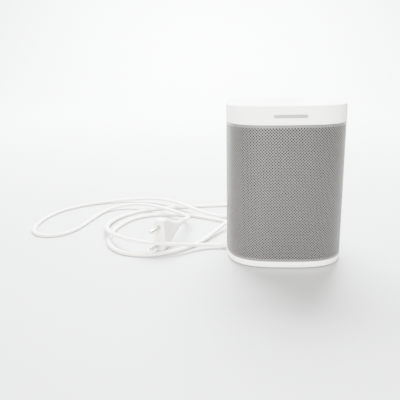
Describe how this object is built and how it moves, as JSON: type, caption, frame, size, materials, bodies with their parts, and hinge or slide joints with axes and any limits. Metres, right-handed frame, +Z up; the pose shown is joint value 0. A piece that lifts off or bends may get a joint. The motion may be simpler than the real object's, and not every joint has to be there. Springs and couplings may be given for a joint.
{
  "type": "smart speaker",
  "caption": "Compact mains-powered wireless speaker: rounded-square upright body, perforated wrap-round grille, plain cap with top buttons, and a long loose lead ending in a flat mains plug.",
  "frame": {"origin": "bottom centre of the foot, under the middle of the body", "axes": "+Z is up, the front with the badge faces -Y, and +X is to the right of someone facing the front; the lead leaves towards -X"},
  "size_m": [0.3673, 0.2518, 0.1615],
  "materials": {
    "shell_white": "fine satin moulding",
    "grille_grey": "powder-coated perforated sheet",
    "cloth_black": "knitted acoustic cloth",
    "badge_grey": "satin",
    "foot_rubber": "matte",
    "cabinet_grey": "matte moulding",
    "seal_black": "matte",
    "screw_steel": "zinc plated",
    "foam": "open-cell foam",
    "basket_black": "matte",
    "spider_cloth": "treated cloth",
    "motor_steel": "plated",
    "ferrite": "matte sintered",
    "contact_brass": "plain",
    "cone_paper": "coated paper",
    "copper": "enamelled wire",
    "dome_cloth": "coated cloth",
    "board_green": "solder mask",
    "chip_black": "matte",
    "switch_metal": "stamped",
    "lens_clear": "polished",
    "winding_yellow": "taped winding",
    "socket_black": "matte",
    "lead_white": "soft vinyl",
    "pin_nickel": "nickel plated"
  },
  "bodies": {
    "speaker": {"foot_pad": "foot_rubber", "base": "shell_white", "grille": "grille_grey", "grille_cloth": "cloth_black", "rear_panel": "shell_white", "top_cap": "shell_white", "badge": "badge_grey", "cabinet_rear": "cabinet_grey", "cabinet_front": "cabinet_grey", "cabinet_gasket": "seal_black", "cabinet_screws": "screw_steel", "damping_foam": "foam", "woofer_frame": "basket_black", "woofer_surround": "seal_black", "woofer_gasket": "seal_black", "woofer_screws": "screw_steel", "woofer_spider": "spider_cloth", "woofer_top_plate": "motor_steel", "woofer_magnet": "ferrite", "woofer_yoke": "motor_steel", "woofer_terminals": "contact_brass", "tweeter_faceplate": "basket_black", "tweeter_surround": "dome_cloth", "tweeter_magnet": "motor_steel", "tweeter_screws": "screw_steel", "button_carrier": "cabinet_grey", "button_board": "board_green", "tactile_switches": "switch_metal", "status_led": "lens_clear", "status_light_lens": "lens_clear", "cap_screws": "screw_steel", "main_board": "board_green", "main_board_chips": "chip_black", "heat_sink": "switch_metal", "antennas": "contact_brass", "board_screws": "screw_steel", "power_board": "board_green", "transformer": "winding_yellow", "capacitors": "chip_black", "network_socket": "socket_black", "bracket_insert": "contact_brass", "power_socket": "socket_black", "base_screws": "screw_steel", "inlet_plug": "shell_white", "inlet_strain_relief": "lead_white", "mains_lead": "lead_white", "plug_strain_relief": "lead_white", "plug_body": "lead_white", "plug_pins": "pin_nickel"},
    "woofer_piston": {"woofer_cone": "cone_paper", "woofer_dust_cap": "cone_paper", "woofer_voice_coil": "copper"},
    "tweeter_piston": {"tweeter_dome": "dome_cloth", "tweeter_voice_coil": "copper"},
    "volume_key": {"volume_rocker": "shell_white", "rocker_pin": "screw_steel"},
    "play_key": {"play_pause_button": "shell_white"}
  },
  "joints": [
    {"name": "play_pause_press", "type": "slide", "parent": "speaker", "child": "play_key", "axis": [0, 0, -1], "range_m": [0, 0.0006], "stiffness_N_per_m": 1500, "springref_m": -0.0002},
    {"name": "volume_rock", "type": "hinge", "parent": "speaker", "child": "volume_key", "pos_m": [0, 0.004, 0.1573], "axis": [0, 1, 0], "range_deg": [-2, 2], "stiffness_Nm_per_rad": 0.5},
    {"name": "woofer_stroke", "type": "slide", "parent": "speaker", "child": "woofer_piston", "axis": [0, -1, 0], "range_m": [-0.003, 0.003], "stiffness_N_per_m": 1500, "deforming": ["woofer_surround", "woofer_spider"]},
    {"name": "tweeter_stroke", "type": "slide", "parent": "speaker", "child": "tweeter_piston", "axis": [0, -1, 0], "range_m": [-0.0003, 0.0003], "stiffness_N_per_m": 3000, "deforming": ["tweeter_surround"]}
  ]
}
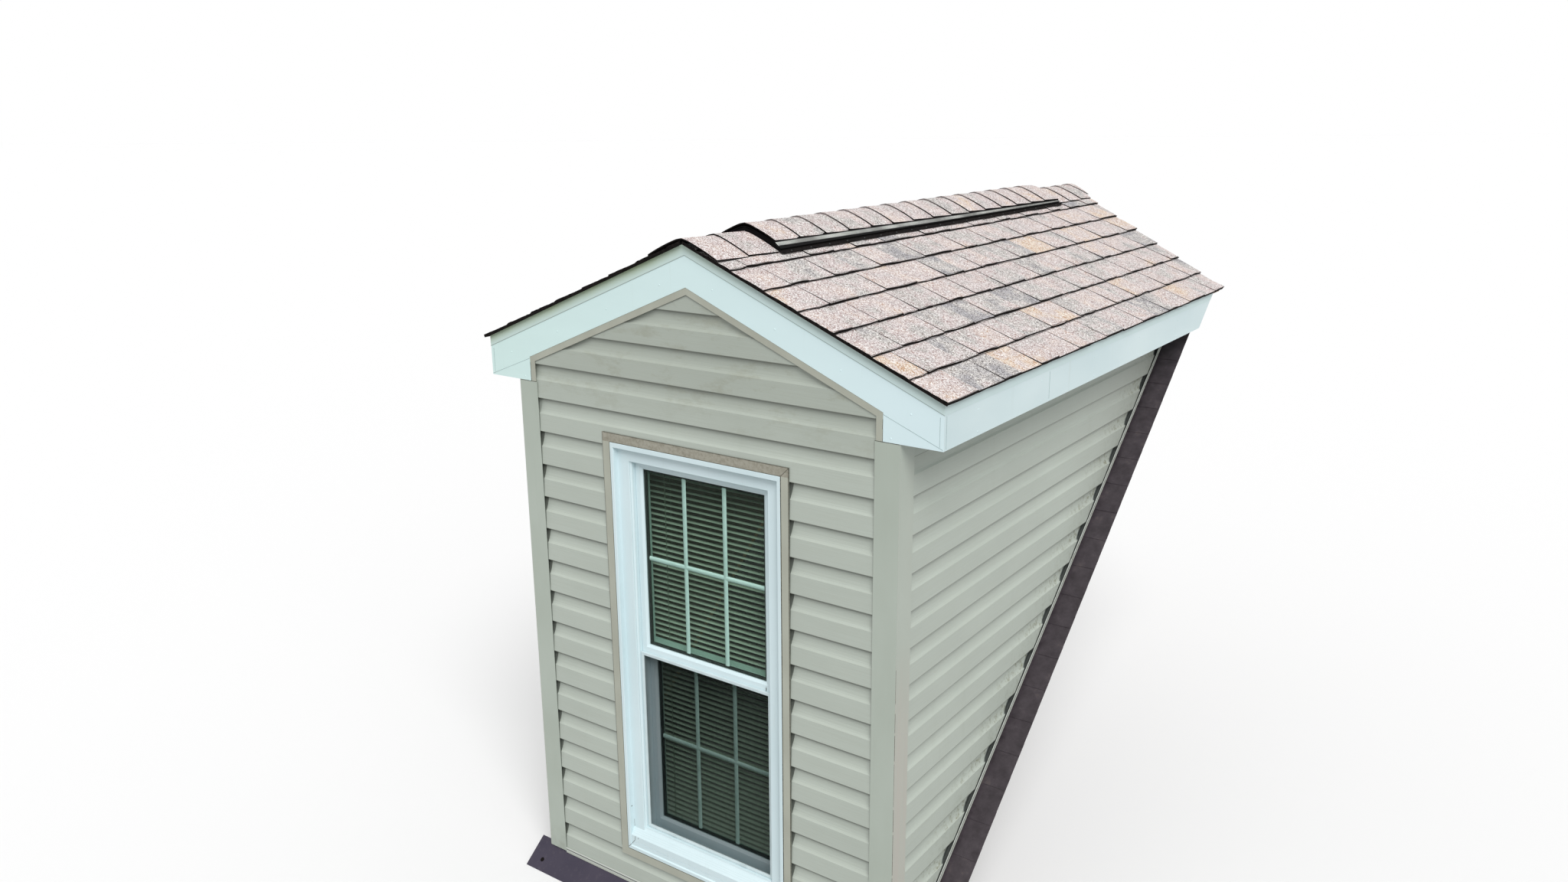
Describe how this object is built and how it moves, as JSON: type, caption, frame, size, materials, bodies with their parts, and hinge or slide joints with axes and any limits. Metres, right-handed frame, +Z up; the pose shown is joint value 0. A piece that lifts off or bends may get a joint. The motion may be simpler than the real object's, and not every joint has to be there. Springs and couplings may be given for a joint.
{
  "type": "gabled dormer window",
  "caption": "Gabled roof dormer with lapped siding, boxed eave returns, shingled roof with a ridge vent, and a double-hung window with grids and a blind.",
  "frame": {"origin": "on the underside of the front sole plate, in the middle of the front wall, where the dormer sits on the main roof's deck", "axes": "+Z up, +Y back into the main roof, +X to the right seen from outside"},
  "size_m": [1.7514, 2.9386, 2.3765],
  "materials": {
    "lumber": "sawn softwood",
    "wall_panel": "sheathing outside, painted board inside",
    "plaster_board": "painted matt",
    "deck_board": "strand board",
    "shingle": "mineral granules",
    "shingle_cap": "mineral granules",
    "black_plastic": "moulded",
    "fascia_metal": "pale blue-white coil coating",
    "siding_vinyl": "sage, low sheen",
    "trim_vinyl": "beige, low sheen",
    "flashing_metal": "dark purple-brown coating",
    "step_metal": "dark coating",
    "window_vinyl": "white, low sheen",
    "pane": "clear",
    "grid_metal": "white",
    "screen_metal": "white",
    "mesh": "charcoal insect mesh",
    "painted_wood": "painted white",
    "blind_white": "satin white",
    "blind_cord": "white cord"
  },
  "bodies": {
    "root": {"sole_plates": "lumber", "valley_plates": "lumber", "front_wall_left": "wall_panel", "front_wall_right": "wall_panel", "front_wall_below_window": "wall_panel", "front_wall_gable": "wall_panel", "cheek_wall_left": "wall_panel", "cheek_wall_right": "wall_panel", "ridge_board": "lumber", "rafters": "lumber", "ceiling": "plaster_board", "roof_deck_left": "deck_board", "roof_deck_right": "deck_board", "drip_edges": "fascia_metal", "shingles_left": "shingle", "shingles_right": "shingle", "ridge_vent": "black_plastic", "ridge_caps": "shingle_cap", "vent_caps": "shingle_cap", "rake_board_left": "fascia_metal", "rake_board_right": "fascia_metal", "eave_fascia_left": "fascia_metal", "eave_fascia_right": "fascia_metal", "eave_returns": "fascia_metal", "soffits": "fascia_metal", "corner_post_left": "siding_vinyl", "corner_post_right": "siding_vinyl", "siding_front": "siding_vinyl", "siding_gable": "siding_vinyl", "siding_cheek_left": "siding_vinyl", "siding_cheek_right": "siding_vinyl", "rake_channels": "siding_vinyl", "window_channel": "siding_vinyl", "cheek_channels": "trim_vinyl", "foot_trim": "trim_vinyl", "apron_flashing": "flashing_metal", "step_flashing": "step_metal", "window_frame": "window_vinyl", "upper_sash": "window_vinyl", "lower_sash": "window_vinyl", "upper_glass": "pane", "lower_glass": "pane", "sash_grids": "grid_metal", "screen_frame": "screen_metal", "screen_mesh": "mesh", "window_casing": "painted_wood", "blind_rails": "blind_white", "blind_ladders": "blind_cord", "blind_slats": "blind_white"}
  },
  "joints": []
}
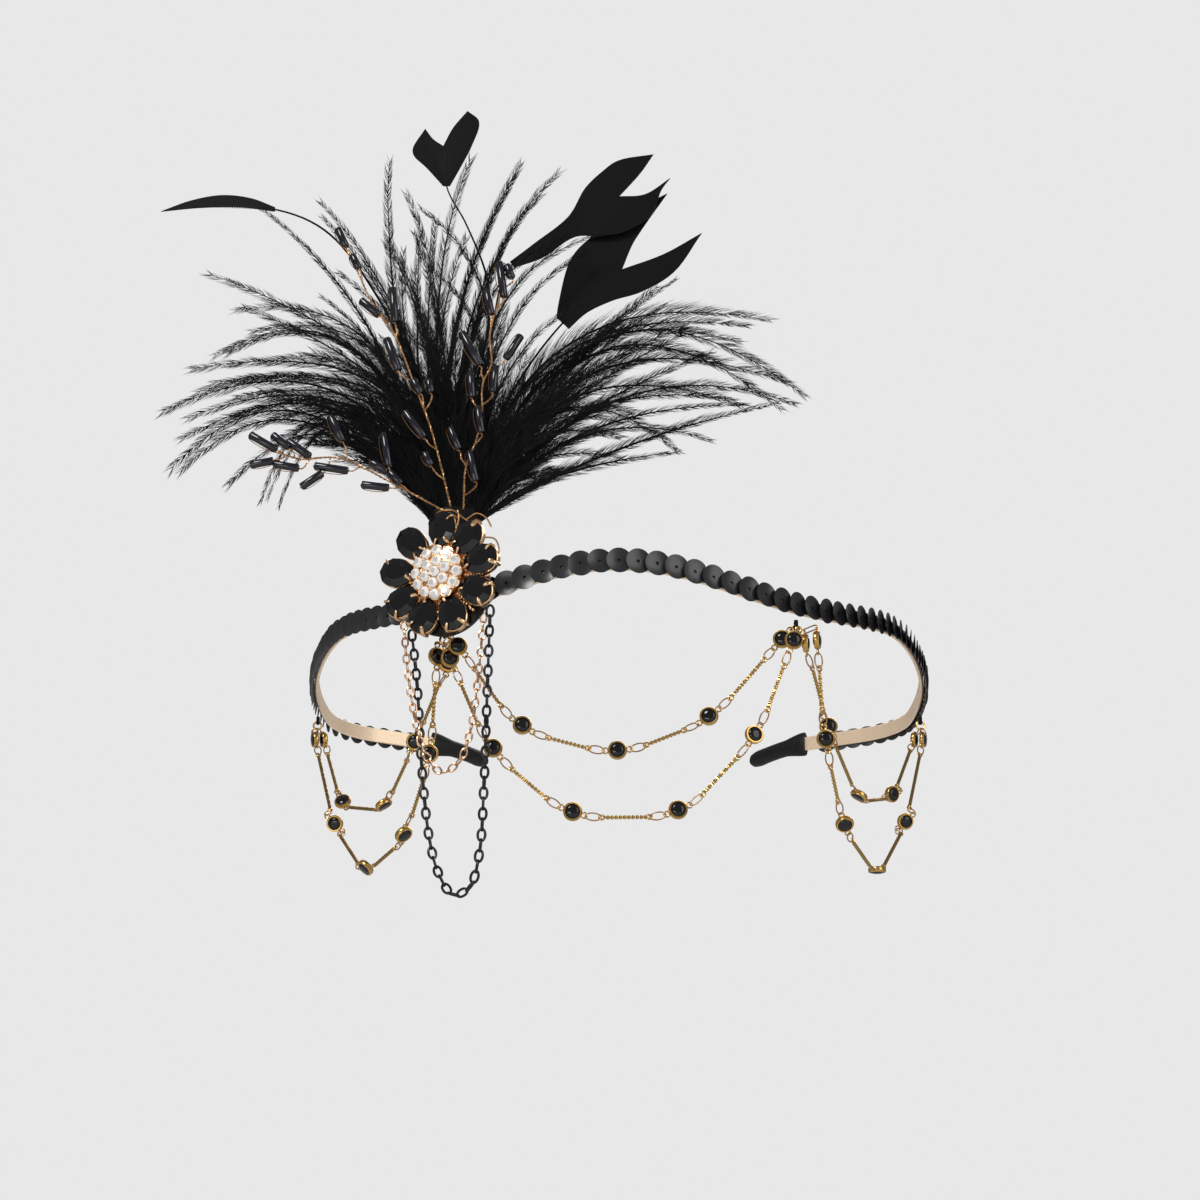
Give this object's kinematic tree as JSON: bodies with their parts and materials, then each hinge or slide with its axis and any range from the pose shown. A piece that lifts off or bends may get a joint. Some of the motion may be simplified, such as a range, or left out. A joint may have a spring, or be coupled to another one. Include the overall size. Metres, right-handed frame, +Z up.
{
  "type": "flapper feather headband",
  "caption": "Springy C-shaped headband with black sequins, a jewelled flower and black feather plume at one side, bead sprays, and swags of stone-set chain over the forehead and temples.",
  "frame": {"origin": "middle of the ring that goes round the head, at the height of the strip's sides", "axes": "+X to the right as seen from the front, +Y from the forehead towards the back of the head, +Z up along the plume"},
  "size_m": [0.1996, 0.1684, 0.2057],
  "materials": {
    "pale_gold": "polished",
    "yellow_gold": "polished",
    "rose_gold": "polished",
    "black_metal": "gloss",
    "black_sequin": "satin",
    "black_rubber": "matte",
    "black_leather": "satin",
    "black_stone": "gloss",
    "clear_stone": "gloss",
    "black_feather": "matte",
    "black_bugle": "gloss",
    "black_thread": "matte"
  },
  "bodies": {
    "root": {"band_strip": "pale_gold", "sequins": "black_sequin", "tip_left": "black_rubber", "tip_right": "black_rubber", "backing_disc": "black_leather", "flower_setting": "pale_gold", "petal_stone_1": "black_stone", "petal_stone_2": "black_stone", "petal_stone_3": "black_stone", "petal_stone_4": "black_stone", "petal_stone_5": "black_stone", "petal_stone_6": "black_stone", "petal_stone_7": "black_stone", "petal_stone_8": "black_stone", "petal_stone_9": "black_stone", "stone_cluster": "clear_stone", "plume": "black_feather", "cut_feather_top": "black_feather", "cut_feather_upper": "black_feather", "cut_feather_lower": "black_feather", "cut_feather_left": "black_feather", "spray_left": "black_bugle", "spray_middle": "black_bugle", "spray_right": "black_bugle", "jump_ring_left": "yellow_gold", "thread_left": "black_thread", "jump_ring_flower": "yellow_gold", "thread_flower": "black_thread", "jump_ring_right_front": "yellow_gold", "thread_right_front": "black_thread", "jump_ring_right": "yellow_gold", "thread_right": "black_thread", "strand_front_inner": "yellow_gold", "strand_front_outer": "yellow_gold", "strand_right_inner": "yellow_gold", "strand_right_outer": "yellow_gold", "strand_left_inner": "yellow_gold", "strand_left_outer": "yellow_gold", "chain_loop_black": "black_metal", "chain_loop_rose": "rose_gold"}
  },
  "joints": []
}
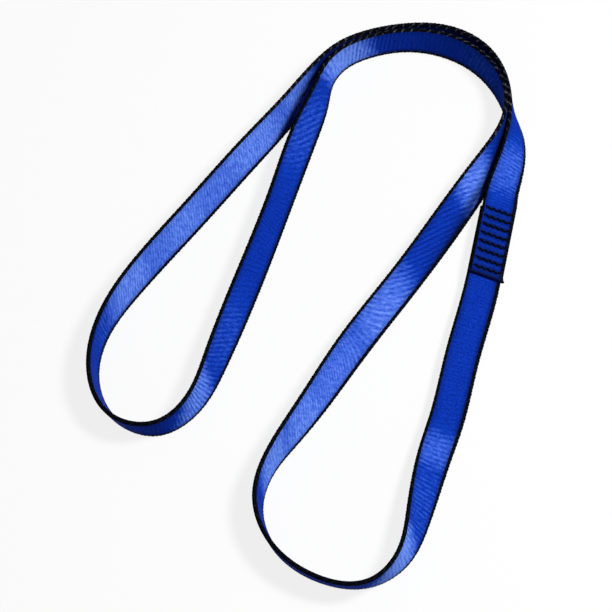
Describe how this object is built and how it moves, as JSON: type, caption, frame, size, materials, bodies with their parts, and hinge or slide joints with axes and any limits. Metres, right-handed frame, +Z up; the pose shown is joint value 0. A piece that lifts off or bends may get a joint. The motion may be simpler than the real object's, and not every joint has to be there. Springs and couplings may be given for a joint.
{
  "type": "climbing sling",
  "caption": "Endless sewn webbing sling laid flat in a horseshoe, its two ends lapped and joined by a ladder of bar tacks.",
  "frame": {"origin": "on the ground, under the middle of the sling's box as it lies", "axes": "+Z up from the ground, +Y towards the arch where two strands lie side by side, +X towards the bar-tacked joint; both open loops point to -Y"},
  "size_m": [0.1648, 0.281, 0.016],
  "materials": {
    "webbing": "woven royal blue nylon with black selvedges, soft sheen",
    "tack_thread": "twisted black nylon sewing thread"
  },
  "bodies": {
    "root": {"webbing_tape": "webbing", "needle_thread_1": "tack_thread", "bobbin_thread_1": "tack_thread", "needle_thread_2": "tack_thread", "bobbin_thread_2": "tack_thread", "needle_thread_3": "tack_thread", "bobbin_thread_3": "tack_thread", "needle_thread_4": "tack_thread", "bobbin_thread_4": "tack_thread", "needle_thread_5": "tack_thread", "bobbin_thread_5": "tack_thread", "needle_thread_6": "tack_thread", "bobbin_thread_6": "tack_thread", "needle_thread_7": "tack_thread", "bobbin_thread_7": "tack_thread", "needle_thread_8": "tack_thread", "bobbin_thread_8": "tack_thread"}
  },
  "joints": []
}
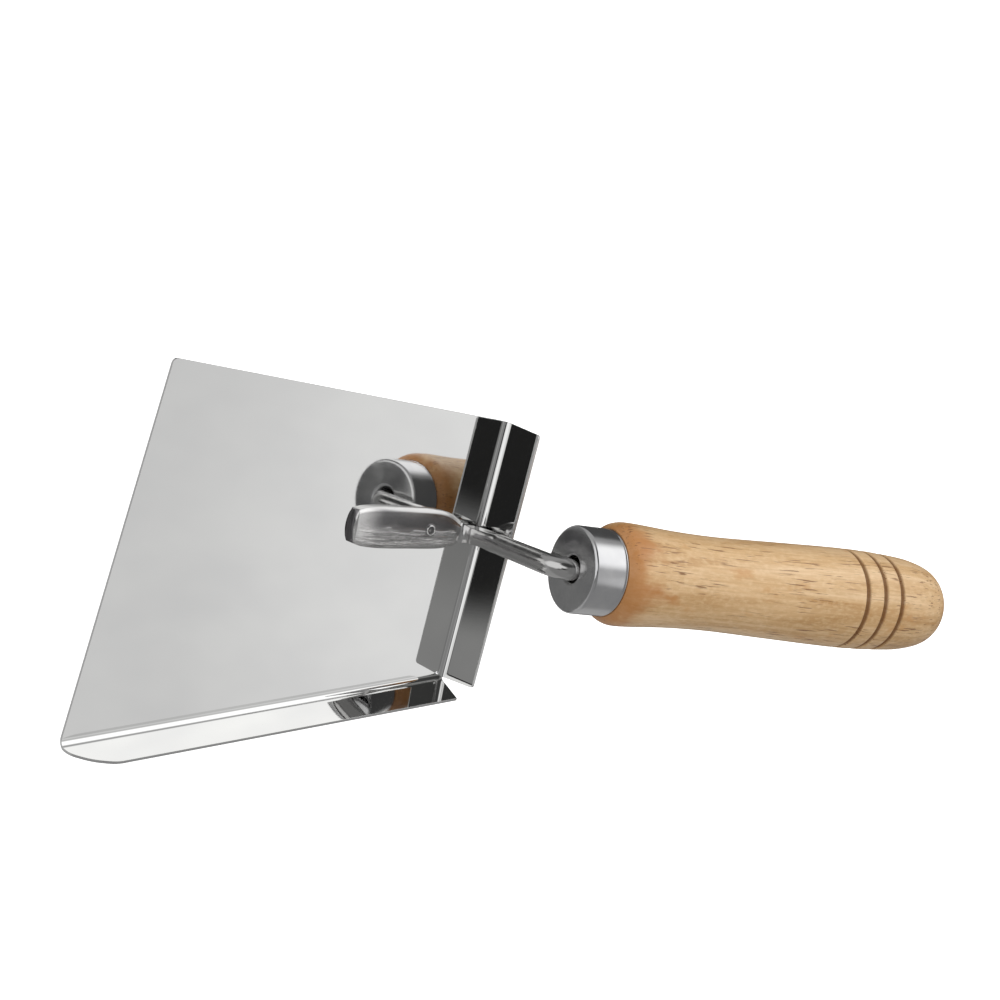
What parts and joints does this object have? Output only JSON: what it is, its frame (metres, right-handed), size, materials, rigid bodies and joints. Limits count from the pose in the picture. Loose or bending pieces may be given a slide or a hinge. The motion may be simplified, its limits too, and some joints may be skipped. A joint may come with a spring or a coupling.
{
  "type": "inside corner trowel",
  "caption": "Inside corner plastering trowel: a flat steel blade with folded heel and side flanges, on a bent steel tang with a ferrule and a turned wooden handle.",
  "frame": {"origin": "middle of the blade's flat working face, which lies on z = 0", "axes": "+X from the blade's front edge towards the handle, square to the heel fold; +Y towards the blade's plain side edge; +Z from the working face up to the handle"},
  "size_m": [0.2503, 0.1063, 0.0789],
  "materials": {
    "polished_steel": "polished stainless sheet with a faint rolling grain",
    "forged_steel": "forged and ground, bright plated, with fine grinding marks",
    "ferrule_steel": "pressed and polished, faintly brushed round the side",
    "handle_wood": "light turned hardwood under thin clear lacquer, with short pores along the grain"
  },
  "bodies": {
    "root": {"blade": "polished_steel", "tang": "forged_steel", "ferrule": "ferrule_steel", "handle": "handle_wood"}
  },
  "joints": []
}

________________

Extract, from the material above, each line holding the word "axis".

- _RESULT OF THIS TASK_
    {"name": "play_pause_press", "type": "slide", "parent": "speaker", "child": "play_key", "axis": [0, 0, -1], "range_m": [0, 0.0006], "stiffness_N_per_m": 1500, "springref_m": -0.0002},
    {"name": "volume_rock", "type": "hinge", "parent": "speaker", "child": "volume_key", "pos_m": [0, 0.004, 0.1573], "axis": [0, 1, 0], "range_deg": [-2, 2], "stiffness_Nm_per_rad": 0.5},
    {"name": "woofer_stroke", "type": "slide", "parent": "speaker", "child": "woofer_piston", "axis": [0, -1, 0], "range_m": [-0.003, 0.003], "stiffness_N_per_m": 1500, "deforming": ["woofer_surround", "woofer_spider"]},
    {"name": "tweeter_stroke", "type": "slide", "parent": "speaker", "child": "tweeter_piston", "axis": [0, -1, 0], "range_m": [-0.0003, 0.0003], "stiffness_N_per_m": 3000, "deforming": ["tweeter_surround"]}
Give this object's kinematic tree as JSON: bodies with their parts and materials, then each hinge or slide with its axis and any range from the pose shown. A piece that lifts off or bends may get a joint. Some of the motion may be simplified, such as a range, or left out. A joint may have a spring, or be coupled to another one. Include the overall size. Metres, right-handed frame, +Z up.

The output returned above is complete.